━━━ SUPPLIED DATA ━━━
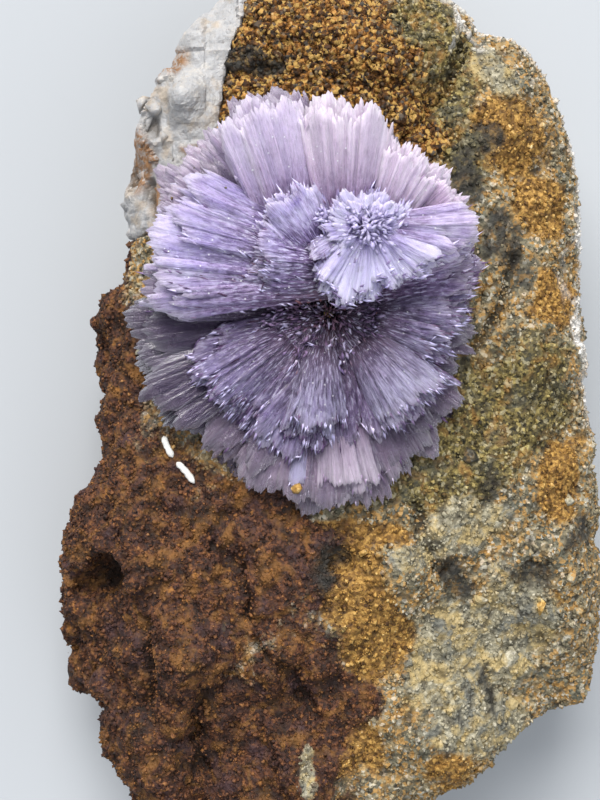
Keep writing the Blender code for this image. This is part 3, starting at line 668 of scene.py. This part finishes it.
def scattered(mesh, weights, count, draw):
    """Random places on the mesh with their normals and nearest points, denser where weights are higher."""
    mesh.calc_loop_triangles()
    corners = np.empty(3 * len(mesh.loop_triangles), dtype=np.int32)
    mesh.loop_triangles.foreach_get("vertices", corners)
    corners = corners.reshape(-1, 3)
    points = points_of(mesh)
    a, b, c = (points[corners[:, i]] for i in range(3))
    cross = np.cross(b - a, c - a)
    area = np.linalg.norm(cross, axis=1) / 2
    chance = area * weights[corners].mean(axis=1)
    picked = draw.choice(len(corners), size=count, p=chance / chance.sum())
    u, v = draw.random(count), draw.random(count)
    flip = u + v > 1
    u, v = np.where(flip, 1 - u, u), np.where(flip, 1 - v, v)
    places = a[picked] + (b - a)[picked] * u[:, None] + (c - a)[picked] * v[:, None]
    normals = cross[picked] / (2 * area[picked])[:, None]
    return places, normals, corners[picked, 0]


OCTAHEDRON = (
    np.array([(1, 0, 0), (-1, 0, 0), (0, 1, 0), (0, -1, 0), (0, 0, 1), (0, 0, -1)], dtype=float),
    np.array([(4, 0, 2), (4, 2, 1), (4, 1, 3), (4, 3, 0), (5, 2, 0), (5, 1, 2), (5, 3, 1), (5, 0, 3)]),
)
CUBE = (
    np.array([(x, y, z) for x in (-1, 1) for y in (-1, 1) for z in (-1, 1)], dtype=float) * 0.8,
    np.array([(0, 1, 3), (0, 3, 2), (4, 6, 7), (4, 7, 5), (0, 4, 5), (0, 5, 1), (2, 3, 7), (2, 7, 6),
              (0, 2, 6), (0, 6, 4), (1, 5, 7), (1, 7, 3)]),
)


def build_grains(name, rock, masks, weights, count, size, shape, draw):
    """A layer of tiny crystals in one mesh, half sunk in the rock and stained like it."""
    places, normals, nearest = scattered(rock.data, weights, count, draw)
    scale = size * draw.gamma(4, 0.25, count).clip(0.4, 2.2)
    sizes = scale[:, None] * draw.uniform(0.55, 1.25, (count, 3))
    centres = places + normals * (0.1 * scale)[:, None]
    values = {key: mask[nearest] for key, mask in masks.items()}
    values["tone"] = draw.beta(2, 2.6, count)
    mesh = joined_copies(name, *shape, centres, random_turns(count, draw), sizes, values)
    dress(new_object(name, mesh, rock.data.materials[0]))


def rough_stone(draw, corners=11):
    """The points and triangles of a small angular stone about 1 across."""
    bm = bmesh.new()
    for _ in range(corners):
        way = Vector(draw.normal(size=3)).normalized()
        bm.verts.new(way * draw.uniform(0.42, 0.55))
    bmesh.ops.convex_hull(bm, input=bm.verts)
    bmesh.ops.delete(bm, geom=[v for v in bm.verts if not v.link_faces], context="VERTS")
    bmesh.ops.triangulate(bm, faces=bm.faces)
    bm.verts.index_update()
    points = np.array([v.co[:] for v in bm.verts])
    triangles = np.array([[v.index for v in f.verts] for f in bm.faces])
    bm.free()
    return points, triangles


def build_quartz(draw):
    """The white quartz mass: a knobbly body and the broken blocks that stand out of it."""
    mesh = dense_copy("quartz_block", QUARTZ_VOXEL)
    points = points_of(mesh)
    masks = zone_masks(points, QUARTZ_ZONES)
    broad = each_point(points, lambda p: noise.fractal(p / 4, 0.9, 2.1, 4))
    blocks = each_point(points, lambda p: noise.cell(p / 3.2))
    grains = cell_bumps(points, 1.1)
    move_out(mesh, 0.2 + 0.35 * broad + 0.25 * blocks + 0.15 * (grains - 0.5) - 0.7 * masks["hollow"])
    for key, numbers in masks.items():
        set_values(mesh, key, numbers)
    finish = quartz_finish()
    body = new_object("quartz_surface", mesh, finish)
    dress(body, "quartz_block")
    left = 0.15 + eased((-14.5 - points[:, 0]) / 3) * eased((35.5 - points[:, 1]) / 3)
    weights = eased((points_of(mesh)[:, 2] - 9) / 3) * (1 - masks["hollow"]) * left
    places, normals, _ = scattered(mesh, weights, KNOB_COUNT, draw)
    sizes = draw.uniform(0.9, 2.8, (KNOB_COUNT, 1)) * draw.uniform(0.75, 1.2, (KNOB_COUNT, 3))
    centres = places - normals * 0.38 * sizes[:, :1]
    knobs = stones_mesh("quartz_knobs", list(zip(centres, sizes)), draw, zone_masks(centres, QUARTZ_ZONES))
    dress(new_object("quartz_knobs", knobs, finish))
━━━
- **TO DO**:
Write out the full listing exactly as given.

- **RESPONSE BELOW**:
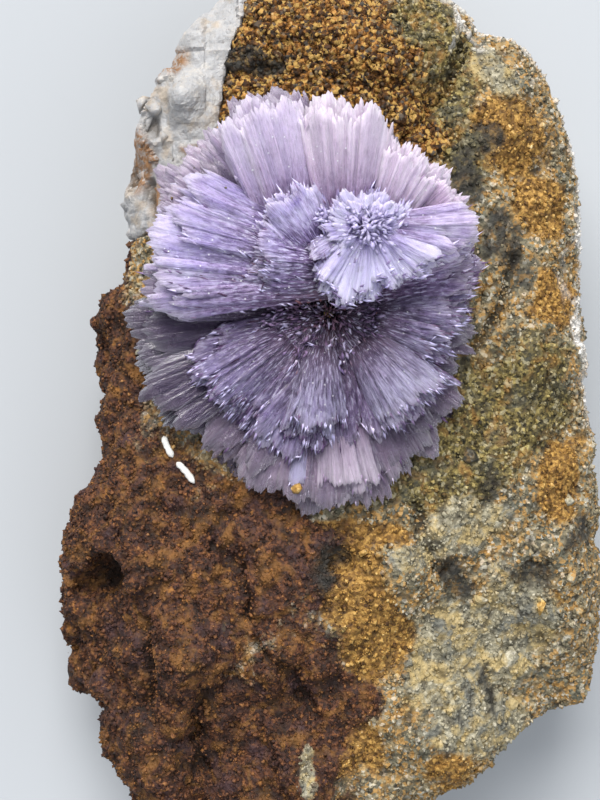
Keep writing the Blender code for this image. This is part 3, starting at line 668 of scene.py. This part finishes it.
def scattered(mesh, weights, count, draw):
    """Random places on the mesh with their normals and nearest points, denser where weights are higher."""
    mesh.calc_loop_triangles()
    corners = np.empty(3 * len(mesh.loop_triangles), dtype=np.int32)
    mesh.loop_triangles.foreach_get("vertices", corners)
    corners = corners.reshape(-1, 3)
    points = points_of(mesh)
    a, b, c = (points[corners[:, i]] for i in range(3))
    cross = np.cross(b - a, c - a)
    area = np.linalg.norm(cross, axis=1) / 2
    chance = area * weights[corners].mean(axis=1)
    picked = draw.choice(len(corners), size=count, p=chance / chance.sum())
    u, v = draw.random(count), draw.random(count)
    flip = u + v > 1
    u, v = np.where(flip, 1 - u, u), np.where(flip, 1 - v, v)
    places = a[picked] + (b - a)[picked] * u[:, None] + (c - a)[picked] * v[:, None]
    normals = cross[picked] / (2 * area[picked])[:, None]
    return places, normals, corners[picked, 0]


OCTAHEDRON = (
    np.array([(1, 0, 0), (-1, 0, 0), (0, 1, 0), (0, -1, 0), (0, 0, 1), (0, 0, -1)], dtype=float),
    np.array([(4, 0, 2), (4, 2, 1), (4, 1, 3), (4, 3, 0), (5, 2, 0), (5, 1, 2), (5, 3, 1), (5, 0, 3)]),
)
CUBE = (
    np.array([(x, y, z) for x in (-1, 1) for y in (-1, 1) for z in (-1, 1)], dtype=float) * 0.8,
    np.array([(0, 1, 3), (0, 3, 2), (4, 6, 7), (4, 7, 5), (0, 4, 5), (0, 5, 1), (2, 3, 7), (2, 7, 6),
              (0, 2, 6), (0, 6, 4), (1, 5, 7), (1, 7, 3)]),
)


def build_grains(name, rock, masks, weights, count, size, shape, draw):
    """A layer of tiny crystals in one mesh, half sunk in the rock and stained like it."""
    places, normals, nearest = scattered(rock.data, weights, count, draw)
    scale = size * draw.gamma(4, 0.25, count).clip(0.4, 2.2)
    sizes = scale[:, None] * draw.uniform(0.55, 1.25, (count, 3))
    centres = places + normals * (0.1 * scale)[:, None]
    values = {key: mask[nearest] for key, mask in masks.items()}
    values["tone"] = draw.beta(2, 2.6, count)
    mesh = joined_copies(name, *shape, centres, random_turns(count, draw), sizes, values)
    dress(new_object(name, mesh, rock.data.materials[0]))


def rough_stone(draw, corners=11):
    """The points and triangles of a small angular stone about 1 across."""
    bm = bmesh.new()
    for _ in range(corners):
        way = Vector(draw.normal(size=3)).normalized()
        bm.verts.new(way * draw.uniform(0.42, 0.55))
    bmesh.ops.convex_hull(bm, input=bm.verts)
    bmesh.ops.delete(bm, geom=[v for v in bm.verts if not v.link_faces], context="VERTS")
    bmesh.ops.triangulate(bm, faces=bm.faces)
    bm.verts.index_update()
    points = np.array([v.co[:] for v in bm.verts])
    triangles = np.array([[v.index for v in f.verts] for f in bm.faces])
    bm.free()
    return points, triangles


def build_quartz(draw):
    """The white quartz mass: a knobbly body and the broken blocks that stand out of it."""
    mesh = dense_copy("quartz_block", QUARTZ_VOXEL)
    points = points_of(mesh)
    masks = zone_masks(points, QUARTZ_ZONES)
    broad = each_point(points, lambda p: noise.fractal(p / 4, 0.9, 2.1, 4))
    blocks = each_point(points, lambda p: noise.cell(p / 3.2))
    grains = cell_bumps(points, 1.1)
    move_out(mesh, 0.2 + 0.35 * broad + 0.25 * blocks + 0.15 * (grains - 0.5) - 0.7 * masks["hollow"])
    for key, numbers in masks.items():
        set_values(mesh, key, numbers)
    finish = quartz_finish()
    body = new_object("quartz_surface", mesh, finish)
    dress(body, "quartz_block")
    left = 0.15 + eased((-14.5 - points[:, 0]) / 3) * eased((35.5 - points[:, 1]) / 3)
    weights = eased((points_of(mesh)[:, 2] - 9) / 3) * (1 - masks["hollow"]) * left
    places, normals, _ = scattered(mesh, weights, KNOB_COUNT, draw)
    sizes = draw.uniform(0.9, 2.8, (KNOB_COUNT, 1)) * draw.uniform(0.75, 1.2, (KNOB_COUNT, 3))
    centres = places - normals * 0.38 * sizes[:, :1]
    knobs = stones_mesh("quartz_knobs", list(zip(centres, sizes)), draw, zone_masks(centres, QUARTZ_ZONES))
    dress(new_object("quartz_knobs", knobs, finish))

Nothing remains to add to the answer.